E-mailing your professor

 

Dr. Armstrong's home page

ENG 111B

ENG 111D

ENG 251A

You are always welcome to contact me by e-mail, and in fact, sometimes it's the quickest and easiest way to get a response. Whenever you e-mail any professor, please keep the following guidelines in mind:
  • E-mail from your college account.
    Every student at Newberry has a newberry.edu e-mail account. If you use this account to e-mail me, I will know immediately who you are (so I don't delete your message) and you never run the risk of your message being diverted to my junk mail folder (which can happen when you send e-mail from a suspicious-looking yahoo.com or hotmail.com account, for example).
    Furthermore, your newberry.edu account is professional and appropriate in a way that "cutiepie6969@gmail.com" is not.
  • Provide a meaningful subject heading.
    If your e-mail subject line includes your class and a brief mention of what you need from me, I am able to find it easily when I skim my Inbox. I can prioritize questions from students and answer those before I move on to the e-mails that just say "hi."
  • Be professional.
    Yes, I know: E-mail is less formal than letter-writing. Nonetheless, you are writing to your professor, with whom you have a professional, not personal, relationship. Therefore, you need to write professionally. What does that mean?
    • Use an appropriate salutation. "Hi Dr. Armstrong" is okay; "hey" is not.
    • Use capital letters at the beginnings of your sentences.
    • Use punctuation.
    • Spell things out. "ru in ur office 2day?" is inappropriate and unlikely to get a response from me.
    • Use paragraphs if you have more than one short thing to say.
    • Use an appropriate sign-off. "Thanks" is always nice, followed by your name.
    • Use an appropriate signature line or don't use one at all. Your name and contact information is professional and appropriate. A witty or meaningful quote might be fine. A little image of a dancing martini glass, on the other hand, is not appropriate. Delete it.
  • Recognize that your professor's priorities are sometimes different from your own.
    I try to be available as much as possible to help you. That means that I will often respond to e-mails on the weekends or late in the evening (by my standards, "late" is 11 p.m.; I realize your standards differ).
    However, just because I responded last Saturday at midnight does not mean I always will. Please don't send your professors e-mails in the middle of the night and think we'll get back to you within an hour or even eight hours.
    During regular business hours, I'm pretty quick to respond; still, you should always play it safe and e-mail your professors early enough that you can wait up to 24 hours (or a full weekend) for a response.
    Remember, poor planning on your part does not constitute an emergency on my part!
  • Don't e-mail attachments.
    I realize some of your professors will accept attachments.
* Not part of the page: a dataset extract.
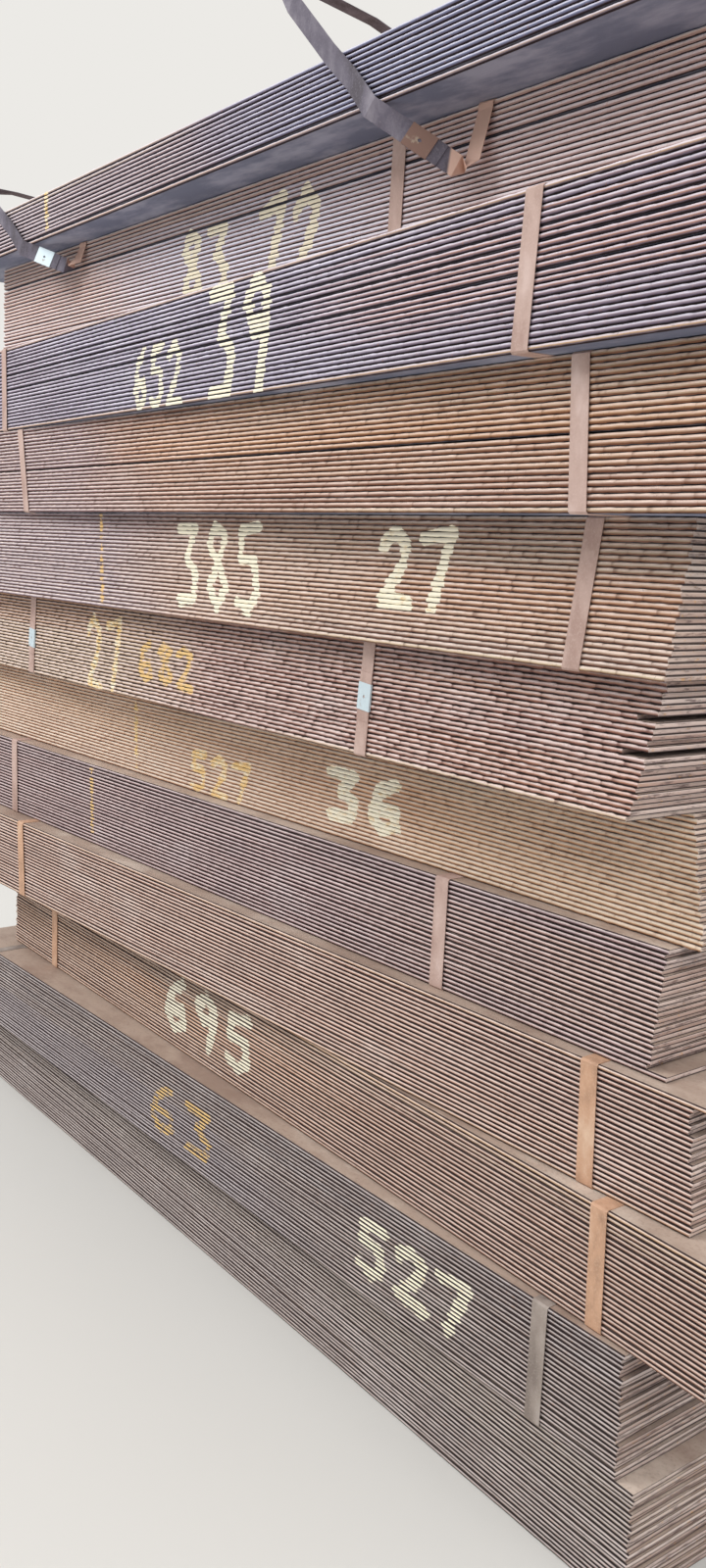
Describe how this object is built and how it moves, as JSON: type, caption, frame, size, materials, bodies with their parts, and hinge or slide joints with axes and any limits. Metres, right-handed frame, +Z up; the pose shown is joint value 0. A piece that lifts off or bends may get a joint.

I won't open them unless I've approved them ahead of time, and I rarely do that.
    As your syllabus notes, I don't accept e-mailed assignments. In part, it's because it's a hassle for me, and it's one that almost always results from your lack of planning. In part, it's because something always seems to go wrong: an attachment isn't formatted on my computer as it was on yours, or the attachment doesn't make it at all.
    I'm happy to look at your drafts in my office hours, but don't send them to me by e-mail.